Più pericoloso che comico
Cartoline da Eurabia, di Ugo Volli
Domanda: qual è quel capo di stato musulmano che va in giro atteggiandosi a difensore dei reietti e dei rivoltosi, che si ribella al modello occidentale e gli contrappone la solidarietà islamica, che minaccia di usare le armi a destra e a manca e finanzia e appoggia i terroristi?
Fino a qualche mese fa, avremmo risposto: Ahamadinadjad, l'isterico presidente iraniano, con l'aria spettinata e volonterosamente sconvolta del ragionier Fantozzi cui fosse apparso l'arcangelo Gabriele, che però ora è completamente delegittimato a casa sua e conta come il due di picche (anche se la minaccia iraniana è ben presente, eccome).
Prima ancora di lui la risposta sarebbe stata Gheddafi. Era il più pittoresco di tutti, con tenda, "amazzoni" di scorta, "libretto verde" contro quello rosso di Mao e anche con quelle divise militari tutte decorate e lo sguardo spiritato che facevano tanto Michel Jackson. Oggi sappiamo com'è finito, anzi non lo sappiamo perché non si trova; ma certamente non è più in sella al suo stato cui aveva dato quel buffo nome, Jamāhīriyya, o meglio, per essere completi: ""Grande Jamāhīriyya Araba Libica Popolare Socialista", dove Jamāhīriyya vuol dire "regime delle masse" e abbiamo visto che cosa gli hanno combinato le masse.

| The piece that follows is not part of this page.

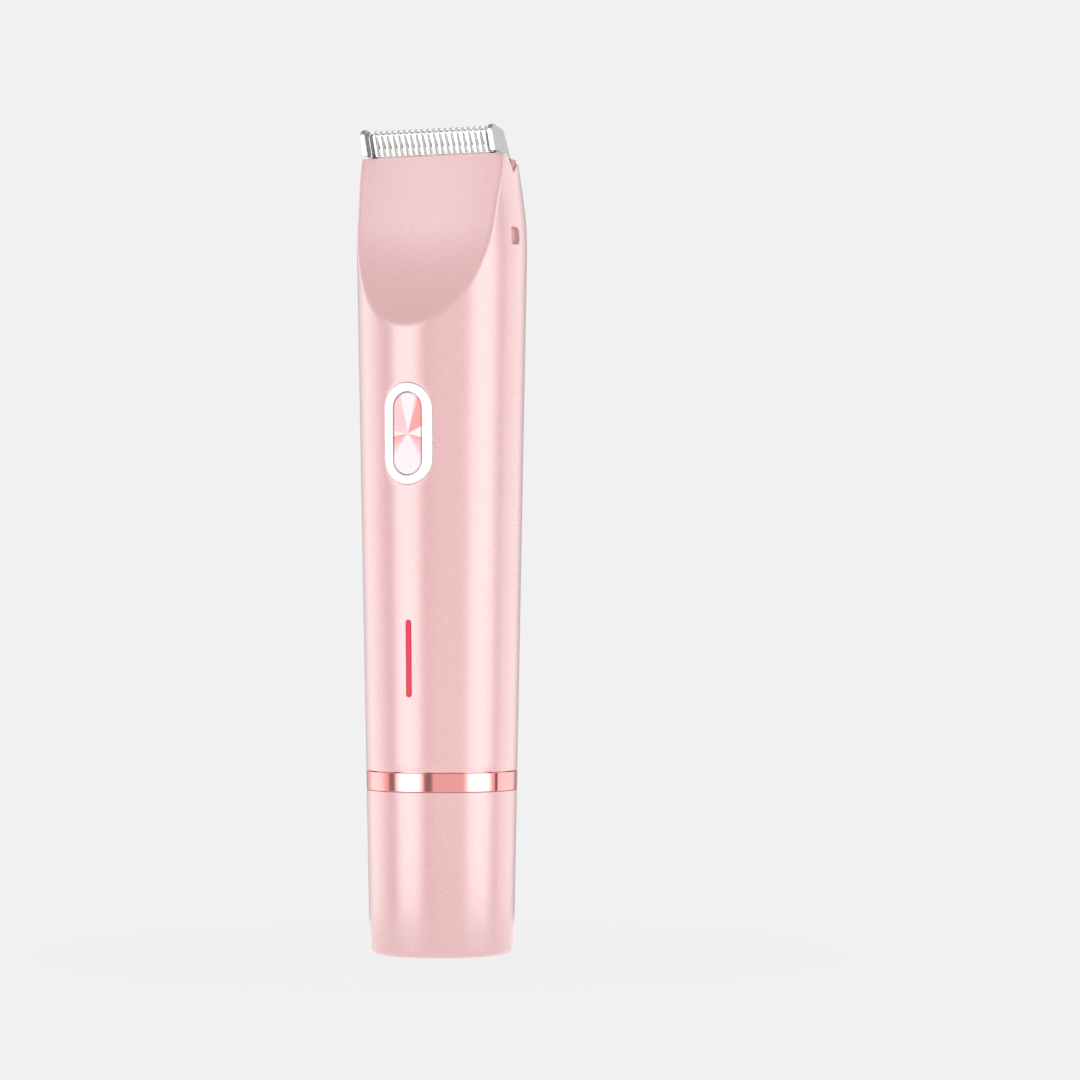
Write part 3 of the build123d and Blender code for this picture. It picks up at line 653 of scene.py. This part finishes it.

Diciamo che un po' come i banditi del folklore, come il "Pirata rosso" di Ken, gli resta attaccata una torva simpatia, un'aria bizzarra da musical sudamericano, insomma qualcosa di comico, che non elimina naturalmente le sue colpe.
Oggi la risposta giusta è Recep Tayyip Erdoğan, nato a Istanbul il 26 febbraio 1954 e di mestiere presidente del consiglio turco: la politica di "zero problemi coi vicini" proclamata da Erdogan all'inizio del suo governo, è oggi completamente rovesciata: ci sono scontri con Israele, Grecia, Cipro, Armenia e sotto sotto anche con la Russia; si è rotta l'alleanza con la Siria, c'è guerra sul confine iracheno e competizione con l'Iran, scontro con l'Unione Europea.
Un vero disastro, appena mascherato dalla demagogia filopalestinese. Ci si può chiedere se quest'uomo che sembra un oscuro burocrate, un pacifico impiegato dell'anagrafe attento ai dettagli dei suoi certificati ci faccia o ci sia nella parte dell'incendiario che minaccia guerre a destra e a manca, che vuol dare lezioni a Israele Cipro Armenia Unione Europea o quant'altro.
Che si impegna in cause anche clamorosamente perse in partenza come impedire la presidenza cipriota dell'Unione Europea, prevista l'anno prossimo per il principio della rotazione alfabetica , che non si potrebbe modificare senza mettere nel caos l'organizzazione politica dell'Europa.
Sta facendo una sceneggiata o ci crede veramente?
A me sembra più vera la seconda ipotesi (come del resto nel caso di Ahmadinedjad e Gheddafi). Il suo antisemitismo è documentato da ben prima che facesse il capo di governo. La moglie gira stravelata. Se gli si guardano gli occhi in molte immagini, è difficile sottrarsi all'impressione del fanatismo impietoso. L'impiegato dell'anagrafe può essere anche pericoloso, quando assaggia l'elisir delle emozioni collettive, può diventare qualcuno che si considera investito di una missione ed è disposto a tutto per realizzarla, anche a stragi di massa.
La missione di Erdogan l'hanno individuata in molti, è con qualche approssimazione la restaurazione del califfato ottomano, per il bene della Turchia e dell'Islam. "Mission impossible" se ce n'è una, in un mondo in cui tutte le unità del mondo sembrano sfaldarsi, soprattutto se si considera l'odio che i turchi hanno lasciato nei popoli loro soggetti, ancora a distanza di generazioni dalla fine del loro potere.
Ma non importa. Se Gheddafi era più comico che pericoloso, questo non fa ridere, è banale e grigiastro: più pericoloso che comico.